All of us need a support system of people who love us unconditionally and love us enough to tell us when we are having a “stupid” attack. We all have them! There is no shame in having a “stupid” attack. There is a price to be paid for not having or not listening to “the God of our understanding – good orderly advice – when we may least feel like we want to hear that advice.
Often the addict coming into recovery has hit bottom meaning that they have lost a relationship(s), a job, all their money, physical health, and self-respect. They are desperate and may be willing to trust a sponsor or the God of their understanding. Sometimes those of us who have not hit our bottom – whose lives do not seem terrible yet – convince ourselves that we are getting away with some unhealthy behavior. We can continue to overwork even though it is causing more and more distance with our family. We may continue to smoke cigarettes even though all our family and friends show us the latest research about how risky it is. We may continue to engage in risky sexual behavior because we can now take medication to treat most sexually transmitted diseases or take some action if there is a chance of pregnancy.

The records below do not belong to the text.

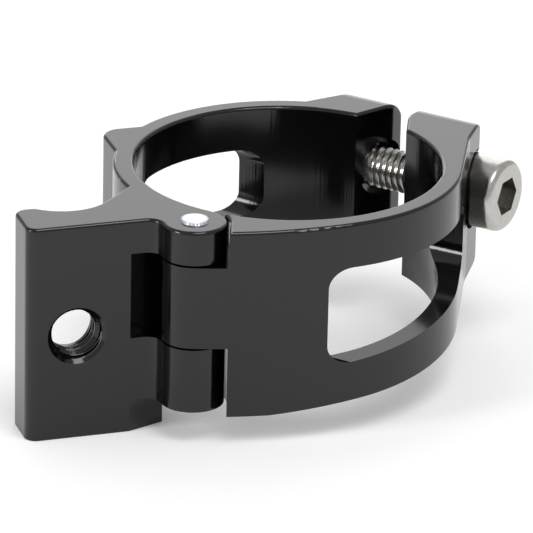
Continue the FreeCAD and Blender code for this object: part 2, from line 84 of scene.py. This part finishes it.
# %% [markdown]
# A material is a tree of nodes. It is easier to read when one function adds a
# node, sets it up and links it, so that each line of a material is one node.

# %% Nodes
# where a Mix node set to colours has its two inputs and its result
MIX_FIRST, MIX_SECOND, MIX_RESULT = 6, 7, 2


def add(tree, kind, settings=None, inputs=None):
    """Add a node; an input that is a socket is linked, any other is set."""
    made = tree.nodes.new(kind)
    for name, value in (settings or {}).items():
        setattr(made, name, value)
    for name, value in (inputs or {}).items():
        if isinstance(value, bpy.types.NodeSocket):
            tree.links.new(value, made.inputs[name])
        else:
            made.inputs[name].default_value = value
    return made


def new_material(name):
    """Empty node material and its tree, ready for a shader."""
    material = bpy.data.materials.new(name)
    material.use_nodes = True
    material.node_tree.nodes.clear()
    return material, material.node_tree


def finish_material(material, shader):
    """Send the shader to the surface and say so."""
    add(material.node_tree, "ShaderNodeOutputMaterial", inputs={"Surface": shader.outputs[0]})
    print("material", material.name, "has", len(material.node_tree.nodes), "nodes")


# %% [markdown]
# The band is aluminium with a bright-dipped black anodised skin. The skin is a
# clear, dyed oxide, so it shines like a dielectric: dark when faced squarely
# and pale where the eye skims it. That is why it isn't given a metal shader.
# Milling leaves fine upright lines. Real ones are nearer 0.1 mm apart; these
# are drawn at 0.35 mm so that they show.

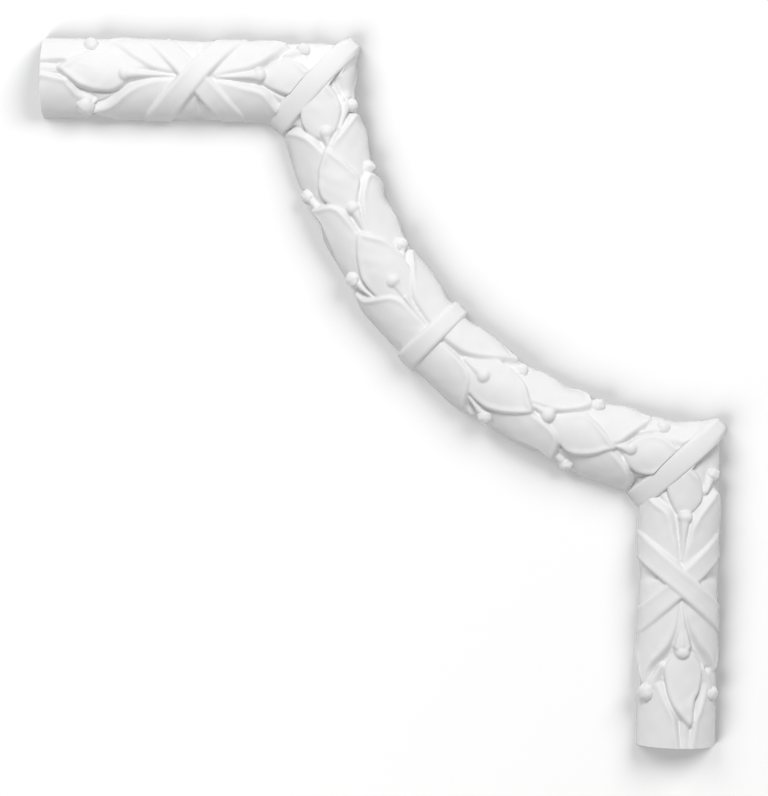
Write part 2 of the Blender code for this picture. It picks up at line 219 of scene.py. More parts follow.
# How high a stem stands where it meets its berry, in mm, and how near the crown, in degrees, a berry
# is a dome in the sheet and not a round body of its own
BERRY_FOOT_LIFT = 3.15
CROWN_TURN = 10

# The fine groove beside a leaf, in mm
GROOVE_DEPTH = 1.25
GROOVE_HALF_WIDTH = 0.8

# How much lower a stem starts than it ends, in mm
STEM_RISE = 1.4

# Where an arm's ribbons cross, and where the leaves that run both ways meet under them, in mm from
# the corner
CROSSING = 53.9
LEAF_ROOTS = 51.5

# How far along the arm the upper ribbon runs on its way from the crown to the wall, in mm, and the
# lower ribbon's run as a share of it
RIBBON_RUN = 16.1
LOWER_RIBBON_SHARE = 1.08

# The stem that runs off an arm's cut end: its start, turn, half widths and lift
END_STEM_START = 110
END_STEM_TURN = 8
END_STEM_HALF_WIDTHS = (1.6, 2.1)
END_STEM_LIFT = 2.4

# How close to the wall, in mm, a point of the thinned mesh counts as one of the flat back
BACK_REACH = 0.15

# The wall stands this far behind the piece, in metres, so that their faces don't lie in one plane
WALL_GAP = 0.0004


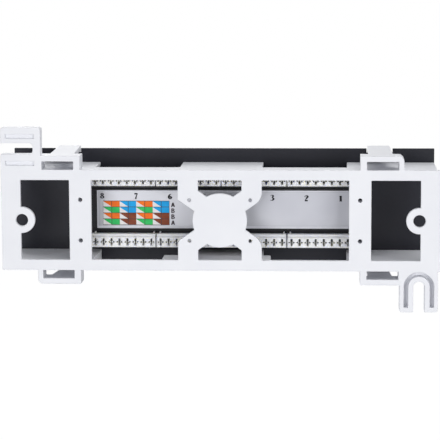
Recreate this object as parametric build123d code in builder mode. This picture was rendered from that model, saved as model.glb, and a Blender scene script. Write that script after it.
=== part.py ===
# An eight-port patch panel on its wall bracket, in millimetres.
# X runs along the panel, Z is up, and the wall is the plane Y = 0. Depths are measured from the wall
# towards the panel, so a depth of d lies at Y = -d. The origin is midway between the two wall screws.

import os
from math import cos, radians, tan

from build123d import *

os.makedirs("parts", exist_ok=True)

# Bracket: the frame against the wall
bracket_width = 254.0
bracket_height = 58.8
standoff = 42.0
plate_thickness = 3.0
rail_height = 6.0
end_bar_width = 11.2
outer_rib_inset = 46.0
outer_rib_width = 12.8
inner_rib_x = 18.45
inner_rib_width = 11.7

# Bracket: the central web, a disc on four struts
disc_radius = 15.8
strut_angle = 34.7
strut_width = 10.9
strut_offset = 1.6
strut_round = 8.0
strut_round_left = 3.0

# Bracket: screw bosses and pilot holes
screw_inset = 11.9
screw_hole_radius = 3.55
screw_boss_radius = 7.6
pilot_z = 11.9
outer_pilot_radius = 1.25
outer_pilot_boss_side = 7.8
outer_pilot_boss_depth = 11.0
inner_pilot_x = 17.6
inner_pilot_radius = 1.1

# Bracket: roof and floor between the frame and the panel
roof_thickness = 2.4
floor_thickness = 6.2
floor_skin = 2.0
wall_inset = 1.7
cutout_inner_x = 24.0
cutout_rib_gap = 7.5
roof_cutout_depth = 14.9
roof_cutout_round = 2.0
floor_lip_depth = 19.5
floor_lip_left = 10.0
floor_lip_right = 5.0
floor_lip_round = 2.0

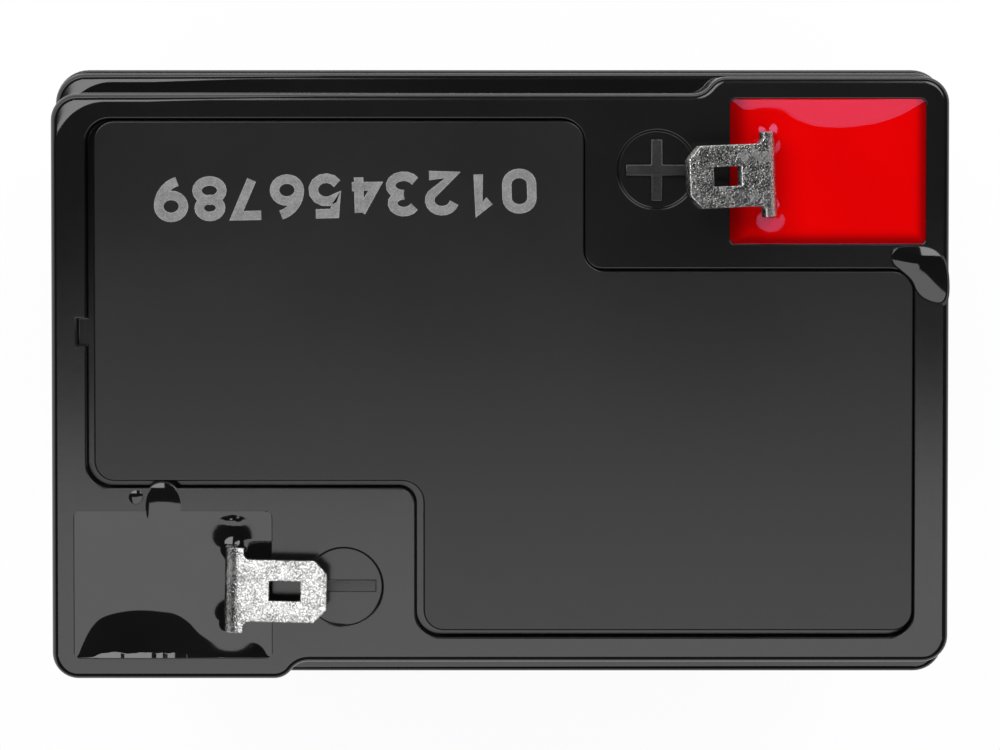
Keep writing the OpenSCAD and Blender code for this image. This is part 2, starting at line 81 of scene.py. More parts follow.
class Digit(Enum):
    """The ten plain digits of the mark."""

    ZERO = 0
    ONE = 1
    TWO = 2
    THREE = 3
    FOUR = 4
    FIVE = 5
    SIX = 6
    SEVEN = 7
    EIGHT = 8
    NINE = 9


# Places and mesh builders


def on_lid(pixel: Point2) -> Point2:
    """Turn a pixel of the photo into a place on the lid's top.

    Args:
        pixel: Column and row in the photo.

    Returns:
        X and Y in millimetres.
    """
    right, down = pixel[0] - LID_MIDDLE_PX[0], pixel[1] - LID_MIDDLE_PX[1]
    return right / PX_PER_MM, -down / PX_PER_MM


def curve_through(points: Sequence[Point2], at: float) -> float:
    """Follow a smooth curve through a few points.

    Args:
        points: Places and values, with rising places.
        at: Where the value is wanted.

    Returns:
        The value there, held level past both ends.
    """
    if at <= points[0][0]:
        return points[0][1]
    if at >= points[-1][0]:
        return points[-1][1]
    i = next(n for n in range(len(points) - 1) if at < points[n + 1][0])
    (x0, y0), (x1, y1) = points[i], points[i + 1]
    before, after = points[max(i - 1, 0)], points[min(i + 2, len(points) - 1)]
    lean0 = (y1 - before[1]) / (x1 - before[0]) * (x1 - x0)
    lean1 = (after[1] - y0) / (after[0] - x0) * (x1 - x0)
    s = (at - x0) / (x1 - x0)
    return (y0 * (2 * s ** 3 - 3 * s ** 2 + 1) + lean0 * (s ** 3 - 2 * s ** 2 + s)
            + y1 * (3 * s ** 2 - 2 * s ** 3) + lean1 * (s ** 3 - s ** 2))


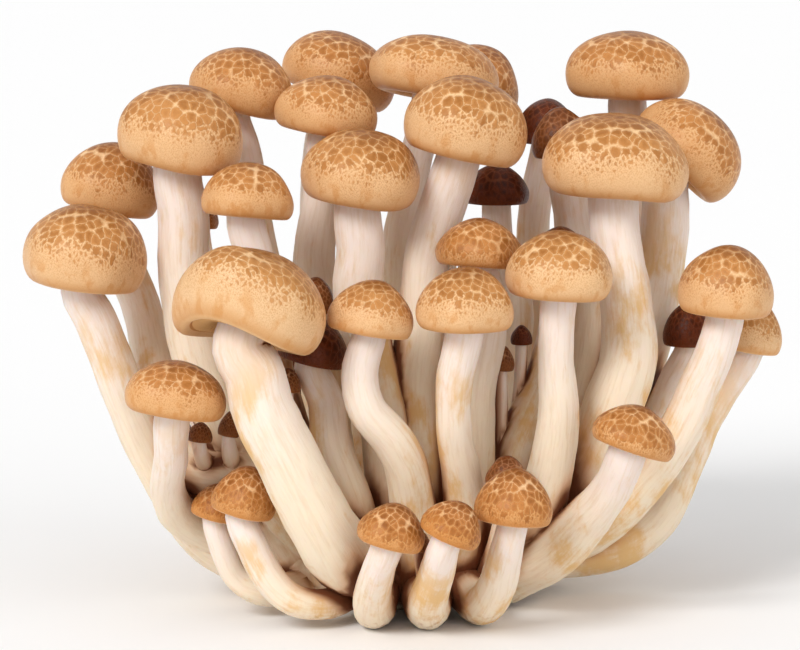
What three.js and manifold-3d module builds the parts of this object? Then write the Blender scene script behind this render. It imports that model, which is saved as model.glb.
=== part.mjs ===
// Beech mushroom cluster: a clump of small brown-capped mushrooms grown together on a base that is cut flat.
// Millimetres, +Z up. The cut face lies on z = 0 with its middle near the origin.
// +X runs across the clump's broad front, and +Y away from whoever looks at that front.

import * as THREE from "three";
import { mergeVertices } from "three/addons/utils/BufferGeometryUtils.js";
import Module from "manifold-3d";

// The clearance between a stem's end and the flesh of its cap
const CAP_GAP = 0.3;

// Shape of a cap, as shares of its radius or of its height over the rim
const GILL_INSET = 0.07;
const GILL_LEVEL = 0.05;
const SOCKET_LEVEL = 0.2;
const NECK_LENGTH = 0.05;

// Caps grow from pointed with a low sharp rim to round with a rim that is drawn in under them. The first of
// each pair holds up to the first width and the second from the second width on: how high the widest line
// lies, where the rolled rim ends, and how pointed the crown is.
const GROWTH_WIDTHS = [12, 18];
const WIDEST_LEVELS = [0.22, 0.33];
const ROLLED_RADII = [0.88, 0.76];
const POINTEDNESS = [0.4, 0];
const CONE_POWER = 1.8;

// Rings of a cap from the crown to the widest line, and on down to the rolled rim, in degrees of arc
const DOME_ARCS = [60, 32, 0];
const RIM_ARCS = [50, 90];

// Gills stand out by this share of the cap's width, and there is one for each side of the cap
const GILL_RELIEF = 0.022;
const SOCKET_MARGIN = 0.5;
const SMALL_CAP = 11;
const CAP_SIDES = { large: 12, small: 8 };

// Stems: sides of the tube, which depend on the radius halfway, and the rings' distance in such radii
const STOUT_STEM = 2.9;
const STEM_SIDES = { stout: 8, slim: 6 };
const STEM_STEP = 2.3;
const STEM_RINGS = { least: 4, most: 9 };

// The base that the stems grow from: half widths, middle, and rings in degrees of arc
const BASE_HALF = [24, 20, 9];
const BASE_CENTRE = [-2, 2, 6];
const BASE_ARCS = [45, 10, -25, -55];
const BASE_SIDES = 24;

// The block that is cut away under the flat face
const CUT_BLOCK = [200, 200, 40];

// Colours
const STEM_COLOUR = new THREE.Color(0xeadfcb);
const PALE_CAP = new THREE.Color(0xc99a62);
const DARK_CAP = new THREE.Color(0x5e3820);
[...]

We humans are very capable of convincing ourselves of what a part of us wants to believe. Often we want to believe that we are the exception to the rule. We are going to be that person who wins back all the money we have lost when gambling. We are that person who can starve themselves to lose weight and stay healthy. We are that person who can wait until the last minute to finish projects or school assignments and still do well. There is no end to the lies of which we so-called bright, high functioning people can convince ourselves. It is only through paying attention to our mentor, sponsor, good friend, the wiser part of ourselves – the “God” of our understanding when we pray, that we are going to “hear” the truth.
When we turn our will and our lives over to the God of our understanding we are essentially admitting to our humanness – to the fact that this amazing mind of ours can, when left to its own devices – convince us of whatever we want to believe.
For some of us it takes great strength and courage to admit to our humanness. For others it seems easier. We need to help each other and to accept help from each other. Whether we believe that the prime or ultimate source of that help is a literal God/supreme being/entity or the wise part of ourselves which often gives better advice to others than we give ourselves or another person or group may not matter. It is enough to know that the wisdom of step 3 of the 12-step program applies to all of we humans.
Made a decision to turn our will and our lives over to the care of God as we understood Him.